Paul’s instructions to the believers in Rome, and by extension to believers everywhere, were quite clear: “If possible, as far as it depends on you, live at peace with everyone. Beloved, never avenge yourselves, but leave the way open for God’s wrath [and His judicial righteousness]; for it is written [in Scripture], ‘Vengeance is Mine, I will repay,’ says the Lord. But if your enemy is hungry, feed him; if he is thirsty, give him a drink; for by doing this you will heap burning coals on his head.’ Do not be overcome and conquered by evil, but overcome evil with good” (Romans 12:18-21, AMP).
The words that stood out for me were “if possible, as far as it depends on you, live at peace with everyone” (v. 18). These words place the responsibility for our reactions to the attitudes and behaviours of others squarely on our shoulders. We get to choose our part in the unfolding of events. These thoughts came to mind recently as I drove along one of the city’s highways. With traffic moving freely, and vehicles overtaking and being overtaken, it occurred to me that all the vehicles could share and safely navigate the roadway if all drivers stayed in their drive lanes and observed the rules of the road. Though there were many other vehicles around me, the only one I could control was the one I was driving. If there was an accident, outside of mechanical failure, it would have been because someone failed to do what they ought to have done. They would not have played their part in making sure everyone in that space got to their destinations safely.

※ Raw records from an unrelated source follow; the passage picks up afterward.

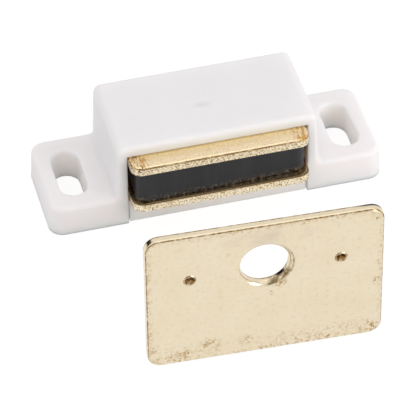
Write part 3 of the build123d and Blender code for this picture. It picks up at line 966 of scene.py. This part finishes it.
# %% [markdown]
# The back edge along the top right corner carries a painted black reflection. Three ramps, for how far
# back, how far right and how high a place lies, are multiplied, so that all three must hold.

# %% Brass plating on the strike plate: the painted black reflection at the corner
BLACK_X = (15 * MM, 17 * MM)
BLACK_Z = (25.6 * MM, 27 * MM)

behind = add_node(tree, "ShaderNodeMapRange",
                  {"Value": axes["Y"], "From Min": BACK_Y - 0.5 * MM, "From Max": BACK_Y - 0.2 * MM})
behind = add_node(tree, "ShaderNodeMath", {0: behind, 1: off_back}, operation="MULTIPLY")
towards_right = add_node(tree, "ShaderNodeMapRange",
                         {"Value": axes["X"], "From Min": BLACK_X[0], "From Max": BLACK_X[1]})
black = add_node(tree, "ShaderNodeMath", {0: behind, 1: towards_right}, operation="MULTIPLY")
near_top = add_node(tree, "ShaderNodeMapRange",
                    {"Value": axes["Z"], "From Min": BLACK_Z[0], "From Max": BLACK_Z[1]})
black = add_node(tree, "ShaderNodeMath", {0: black, 1: near_top}, operation="MULTIPLY")
# The corner's painted black reflection.
tone = add_node(tree, "ShaderNodeMix",
                {0: black, 6: tone.outputs[2], 7: linear("#2a2216")}, data_type="RGBA")
print("black corner from mm:", round(BLACK_X[0] / MM, 1))

# %% [markdown]
# The thin plate is not quite flat after punching, so slow waves bend what it mirrors, and the mottle
# roughens it a little. Tarnished places are duller than clean ones.

# %% Brass plating on the strike plate: waves and gloss
WAVE_LENGTH = 2.2 * MM
WAVE_HEIGHT = 0.03 * MM

waves = add_node(tree, "ShaderNodeTexNoise", {"Vector": own, "Scale": 1 / WAVE_LENGTH, "Detail": 2.0})
bump = add_node(tree, "ShaderNodeBump", {"Height": waves, "Strength": 1.0, "Distance": WAVE_HEIGHT})
bump = add_node(tree, "ShaderNodeBump",
                {"Height": mottle, "Strength": 0.5, "Distance": 0.02 * MM, "Normal": bump})
rough = add_node(tree, "ShaderNodeMapRange", {"Value": stain, "To Min": 0.20, "To Max": 0.45})
tree.links.new(tone.outputs[2], shader.inputs["Base Color"])
tree.links.new(rough.outputs[0], shader.inputs["Roughness"])
tree.links.new(bump.outputs[0], shader.inputs["Normal"])
shader.inputs["Metallic"].default_value = 1.0
finish_nodes(("strike_plate",), material)

# %% [markdown]
# ## The view transform
#
# Last, the view transform is set to Standard. The finish adds no size to what is shown.

# %% Set the view transform and finish
bpy.context.scene.view_settings.view_transform = "Standard"
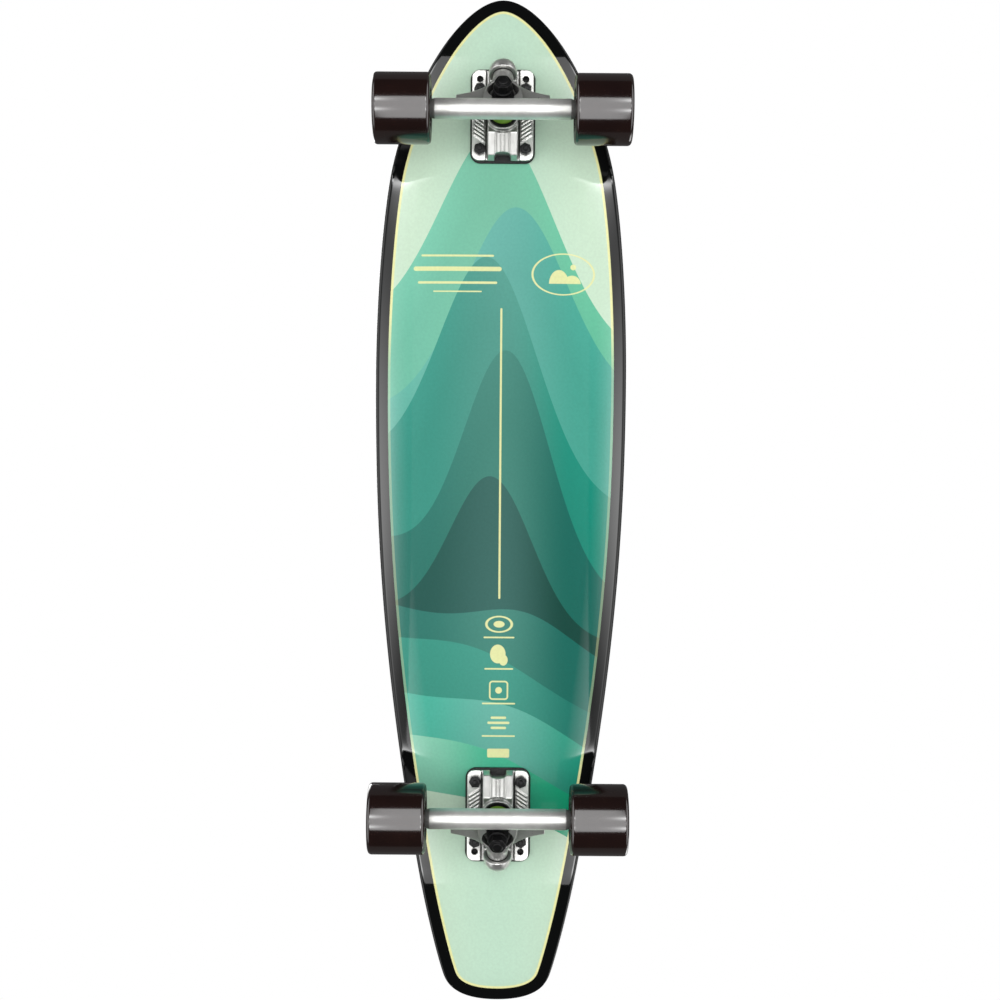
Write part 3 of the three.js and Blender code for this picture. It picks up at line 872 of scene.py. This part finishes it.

When drivers fail to do their individual parts, the results are accidents, delays, and in some cases, fatalities. The same is true of our relationship with others. If we are not careful with our words, actions, and attitudes, people will get hurt. It would be like a driver irresponsibly crossing drive lanes without due consideration for the health and safety of self and other road users. Of course, there are irresponsible drivers out there. Who has not been tempted to toot the horn, gesticulate (sometimes inappropriately), or muttered things under one’s breath as a result of their actions? We run across people in life who irritate us as well; people and situations that are like sandpaper. Yet Paul admonishes us, “Beloved, never avenge yourselves, but leave the way open for God’s wrath [and His judicial righteousness].” In other words, despite the feeling to retaliate or to get even, control yourselves. Do your part and leave the rest up to God. Sigh!
Often times retaliating against “sandpaper people” can feel quite liberating. Seeing any of them get their “comeuppance” can be satisfying. But Paul says “don’t go there.” Instead, “if your enemy is hungry, feed him; if he is thirsty, give him a drink; for by doing this you will heap burning coals on his head. Do not be overcome and conquered by evil, but overcome evil with good.” In other words, resist the temptation to cross over into someone else’s lane and do any damage. Stay in your lane, do what is right based on God’s Word, and “if possible, as far as it depends on you” do not cause any accidents; “live at peace with everyone.” It’s all on you and me.